> _EXERCISE REQUIREMENTS_
Can you reproduce the data beneath, keeping every line exact?

> _EXERCISE MATERIALS_

[Start]

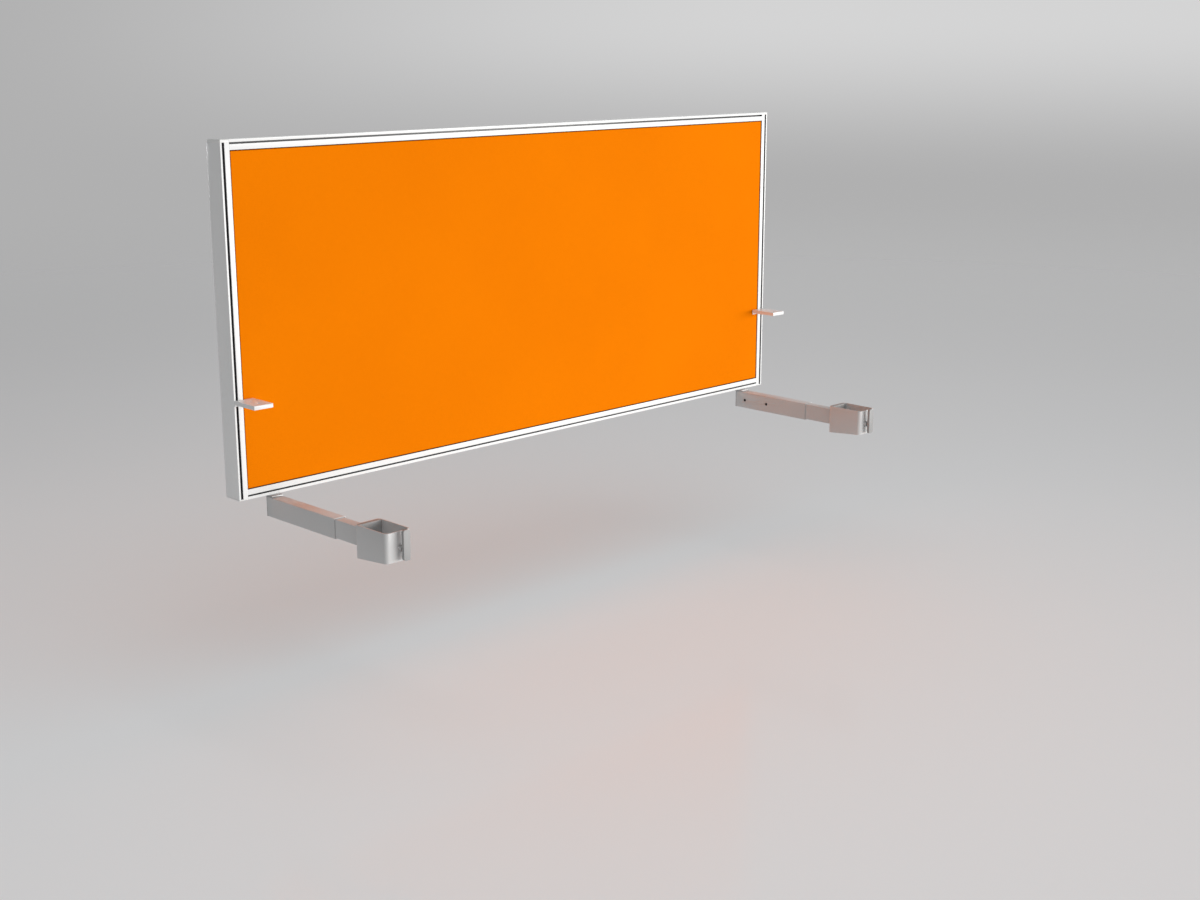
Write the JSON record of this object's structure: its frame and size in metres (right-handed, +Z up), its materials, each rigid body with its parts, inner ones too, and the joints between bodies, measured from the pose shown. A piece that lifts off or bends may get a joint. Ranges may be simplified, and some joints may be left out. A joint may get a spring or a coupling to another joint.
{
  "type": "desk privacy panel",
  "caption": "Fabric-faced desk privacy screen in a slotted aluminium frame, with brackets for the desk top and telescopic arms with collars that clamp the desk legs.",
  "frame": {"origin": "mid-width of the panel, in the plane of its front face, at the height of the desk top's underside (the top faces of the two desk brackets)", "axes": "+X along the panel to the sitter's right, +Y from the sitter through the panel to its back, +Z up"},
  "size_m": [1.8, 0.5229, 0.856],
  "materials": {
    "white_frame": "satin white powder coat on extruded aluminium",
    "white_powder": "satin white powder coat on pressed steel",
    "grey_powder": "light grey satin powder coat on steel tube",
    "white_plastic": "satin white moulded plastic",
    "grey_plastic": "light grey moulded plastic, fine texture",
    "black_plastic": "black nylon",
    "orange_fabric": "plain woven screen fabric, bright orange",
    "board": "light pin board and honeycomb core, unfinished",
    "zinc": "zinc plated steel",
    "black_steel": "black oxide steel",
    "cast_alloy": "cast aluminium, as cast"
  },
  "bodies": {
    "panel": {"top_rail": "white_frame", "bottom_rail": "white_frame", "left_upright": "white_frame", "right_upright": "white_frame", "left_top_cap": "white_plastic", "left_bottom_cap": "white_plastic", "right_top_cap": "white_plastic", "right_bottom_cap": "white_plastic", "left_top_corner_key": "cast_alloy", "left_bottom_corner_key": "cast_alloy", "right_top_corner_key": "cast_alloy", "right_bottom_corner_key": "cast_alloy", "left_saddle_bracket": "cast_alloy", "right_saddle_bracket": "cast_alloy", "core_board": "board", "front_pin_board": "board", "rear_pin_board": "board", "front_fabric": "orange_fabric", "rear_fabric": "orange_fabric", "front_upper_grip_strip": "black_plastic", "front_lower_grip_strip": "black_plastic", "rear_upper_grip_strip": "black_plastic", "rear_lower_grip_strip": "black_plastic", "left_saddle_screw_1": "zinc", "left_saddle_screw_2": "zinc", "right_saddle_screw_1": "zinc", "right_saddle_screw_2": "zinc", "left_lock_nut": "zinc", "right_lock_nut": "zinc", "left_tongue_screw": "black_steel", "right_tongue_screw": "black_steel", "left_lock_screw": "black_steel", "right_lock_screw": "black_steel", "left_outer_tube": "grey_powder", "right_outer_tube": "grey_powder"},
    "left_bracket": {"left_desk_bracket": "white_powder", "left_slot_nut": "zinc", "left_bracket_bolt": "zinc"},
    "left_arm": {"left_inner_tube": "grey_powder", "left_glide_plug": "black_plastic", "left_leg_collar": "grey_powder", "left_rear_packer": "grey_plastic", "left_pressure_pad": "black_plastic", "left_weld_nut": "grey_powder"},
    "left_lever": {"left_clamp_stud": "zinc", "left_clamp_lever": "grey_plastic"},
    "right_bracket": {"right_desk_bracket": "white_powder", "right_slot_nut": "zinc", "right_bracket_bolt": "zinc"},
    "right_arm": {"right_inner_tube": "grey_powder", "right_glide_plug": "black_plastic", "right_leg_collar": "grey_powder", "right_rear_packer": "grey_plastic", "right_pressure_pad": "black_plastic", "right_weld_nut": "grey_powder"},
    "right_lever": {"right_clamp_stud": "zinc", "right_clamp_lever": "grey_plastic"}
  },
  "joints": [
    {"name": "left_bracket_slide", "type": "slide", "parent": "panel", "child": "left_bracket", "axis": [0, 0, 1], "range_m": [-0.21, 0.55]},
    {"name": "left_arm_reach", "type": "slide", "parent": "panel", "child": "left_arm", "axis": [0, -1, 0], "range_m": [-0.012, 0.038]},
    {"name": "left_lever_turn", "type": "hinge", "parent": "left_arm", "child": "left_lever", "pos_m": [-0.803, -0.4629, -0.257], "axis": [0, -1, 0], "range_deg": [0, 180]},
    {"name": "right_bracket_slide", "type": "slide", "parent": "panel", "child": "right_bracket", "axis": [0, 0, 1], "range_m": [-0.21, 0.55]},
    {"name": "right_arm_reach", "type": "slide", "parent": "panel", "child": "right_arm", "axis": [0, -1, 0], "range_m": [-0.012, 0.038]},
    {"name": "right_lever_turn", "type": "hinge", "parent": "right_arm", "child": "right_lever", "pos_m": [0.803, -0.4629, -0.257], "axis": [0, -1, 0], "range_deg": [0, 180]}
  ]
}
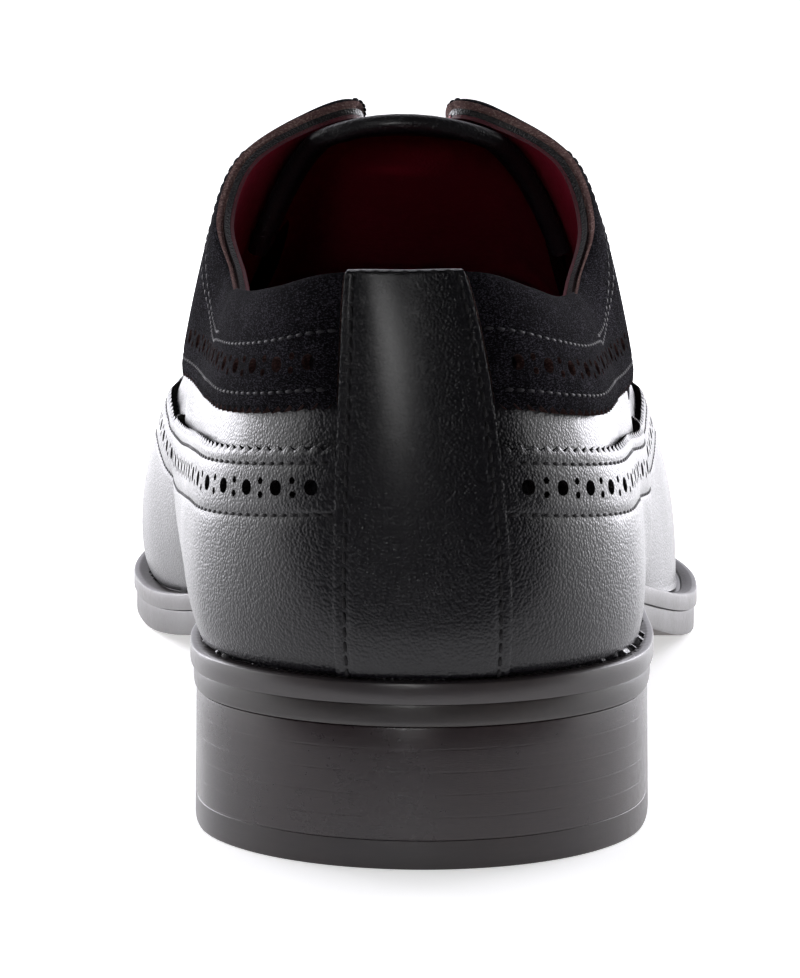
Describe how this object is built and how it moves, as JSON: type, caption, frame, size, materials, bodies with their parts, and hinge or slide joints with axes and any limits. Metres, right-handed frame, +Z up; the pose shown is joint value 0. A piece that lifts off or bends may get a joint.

[End]

> _IN RESPONSE_
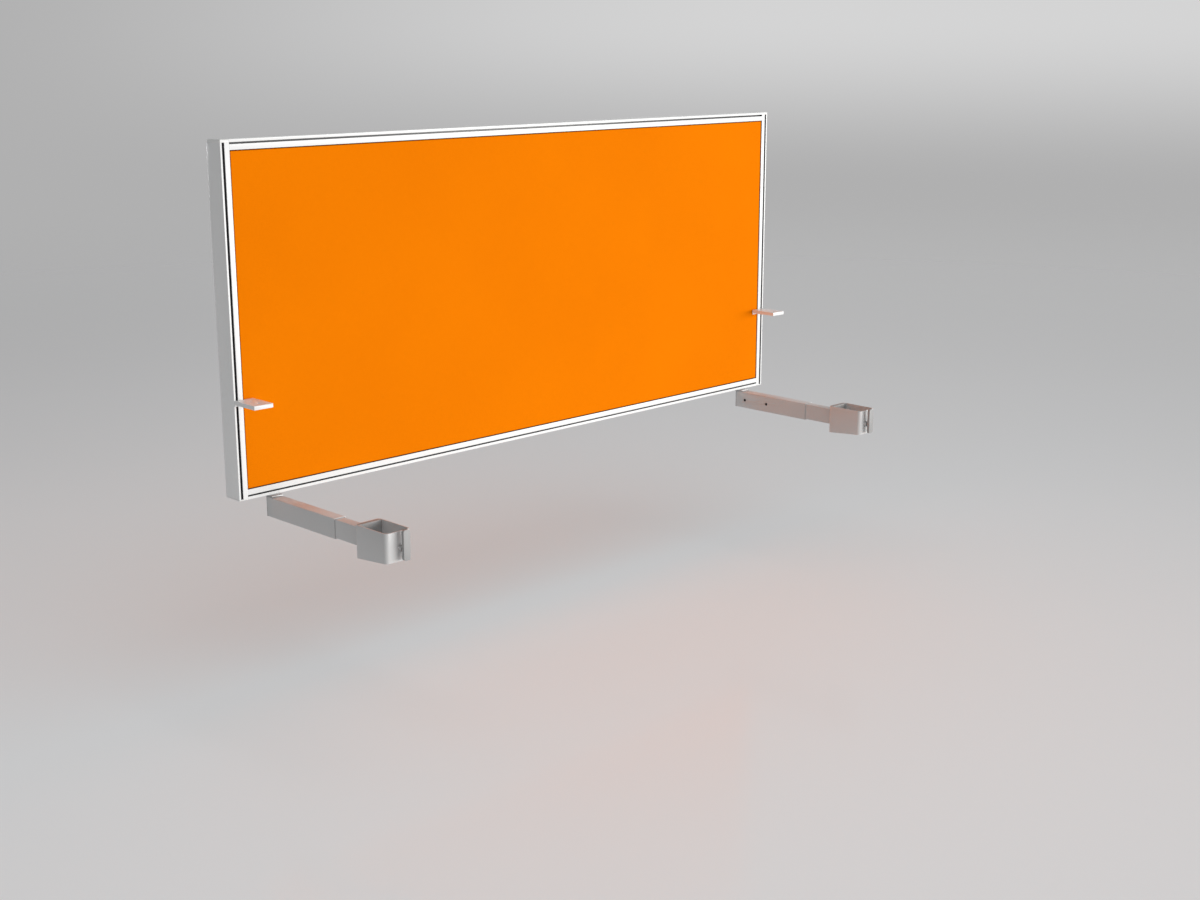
Write the JSON record of this object's structure: its frame and size in metres (right-handed, +Z up), its materials, each rigid body with its parts, inner ones too, and the joints between bodies, measured from the pose shown. A piece that lifts off or bends may get a joint. Ranges may be simplified, and some joints may be left out. A joint may get a spring or a coupling to another joint.
{
  "type": "desk privacy panel",
  "caption": "Fabric-faced desk privacy screen in a slotted aluminium frame, with brackets for the desk top and telescopic arms with collars that clamp the desk legs.",
  "frame": {"origin": "mid-width of the panel, in the plane of its front face, at the height of the desk top's underside (the top faces of the two desk brackets)", "axes": "+X along the panel to the sitter's right, +Y from the sitter through the panel to its back, +Z up"},
  "size_m": [1.8, 0.5229, 0.856],
  "materials": {
    "white_frame": "satin white powder coat on extruded aluminium",
    "white_powder": "satin white powder coat on pressed steel",
    "grey_powder": "light grey satin powder coat on steel tube",
    "white_plastic": "satin white moulded plastic",
    "grey_plastic": "light grey moulded plastic, fine texture",
    "black_plastic": "black nylon",
    "orange_fabric": "plain woven screen fabric, bright orange",
    "board": "light pin board and honeycomb core, unfinished",
    "zinc": "zinc plated steel",
    "black_steel": "black oxide steel",
    "cast_alloy": "cast aluminium, as cast"
  },
  "bodies": {
    "panel": {"top_rail": "white_frame", "bottom_rail": "white_frame", "left_upright": "white_frame", "right_upright": "white_frame", "left_top_cap": "white_plastic", "left_bottom_cap": "white_plastic", "right_top_cap": "white_plastic", "right_bottom_cap": "white_plastic", "left_top_corner_key": "cast_alloy", "left_bottom_corner_key": "cast_alloy", "right_top_corner_key": "cast_alloy", "right_bottom_corner_key": "cast_alloy", "left_saddle_bracket": "cast_alloy", "right_saddle_bracket": "cast_alloy", "core_board": "board", "front_pin_board": "board", "rear_pin_board": "board", "front_fabric": "orange_fabric", "rear_fabric": "orange_fabric", "front_upper_grip_strip": "black_plastic", "front_lower_grip_strip": "black_plastic", "rear_upper_grip_strip": "black_plastic", "rear_lower_grip_strip": "black_plastic", "left_saddle_screw_1": "zinc", "left_saddle_screw_2": "zinc", "right_saddle_screw_1": "zinc", "right_saddle_screw_2": "zinc", "left_lock_nut": "zinc", "right_lock_nut": "zinc", "left_tongue_screw": "black_steel", "right_tongue_screw": "black_steel", "left_lock_screw": "black_steel", "right_lock_screw": "black_steel", "left_outer_tube": "grey_powder", "right_outer_tube": "grey_powder"},
    "left_bracket": {"left_desk_bracket": "white_powder", "left_slot_nut": "zinc", "left_bracket_bolt": "zinc"},
    "left_arm": {"left_inner_tube": "grey_powder", "left_glide_plug": "black_plastic", "left_leg_collar": "grey_powder", "left_rear_packer": "grey_plastic", "left_pressure_pad": "black_plastic", "left_weld_nut": "grey_powder"},
    "left_lever": {"left_clamp_stud": "zinc", "left_clamp_lever": "grey_plastic"},
    "right_bracket": {"right_desk_bracket": "white_powder", "right_slot_nut": "zinc", "right_bracket_bolt": "zinc"},
    "right_arm": {"right_inner_tube": "grey_powder", "right_glide_plug": "black_plastic", "right_leg_collar": "grey_powder", "right_rear_packer": "grey_plastic", "right_pressure_pad": "black_plastic", "right_weld_nut": "grey_powder"},
    "right_lever": {"right_clamp_stud": "zinc", "right_clamp_lever": "grey_plastic"}
  },
  "joints": [
    {"name": "left_bracket_slide", "type": "slide", "parent": "panel", "child": "left_bracket", "axis": [0, 0, 1], "range_m": [-0.21, 0.55]},
    {"name": "left_arm_reach", "type": "slide", "parent": "panel", "child": "left_arm", "axis": [0, -1, 0], "range_m": [-0.012, 0.038]},
    {"name": "left_lever_turn", "type": "hinge", "parent": "left_arm", "child": "left_lever", "pos_m": [-0.803, -0.4629, -0.257], "axis": [0, -1, 0], "range_deg": [0, 180]},
    {"name": "right_bracket_slide", "type": "slide", "parent": "panel", "child": "right_bracket", "axis": [0, 0, 1], "range_m": [-0.21, 0.55]},
    {"name": "right_arm_reach", "type": "slide", "parent": "panel", "child": "right_arm", "axis": [0, -1, 0], "range_m": [-0.012, 0.038]},
    {"name": "right_lever_turn", "type": "hinge", "parent": "right_arm", "child": "right_lever", "pos_m": [0.803, -0.4629, -0.257], "axis": [0, -1, 0], "range_deg": [0, 180]}
  ]
}
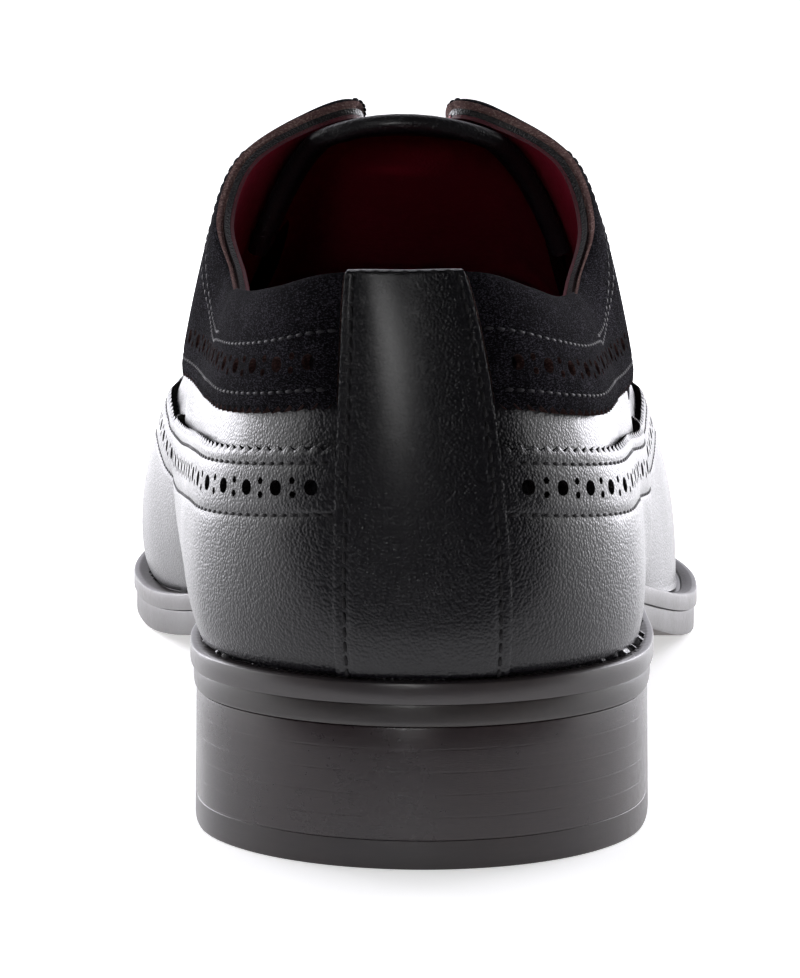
Describe how this object is built and how it moves, as JSON: type, caption, frame, size, materials, bodies with their parts, and hinge or slide joints with axes and any limits. Metres, right-handed frame, +Z up; the pose shown is joint value 0. A piece that lifts off or bends may get a joint.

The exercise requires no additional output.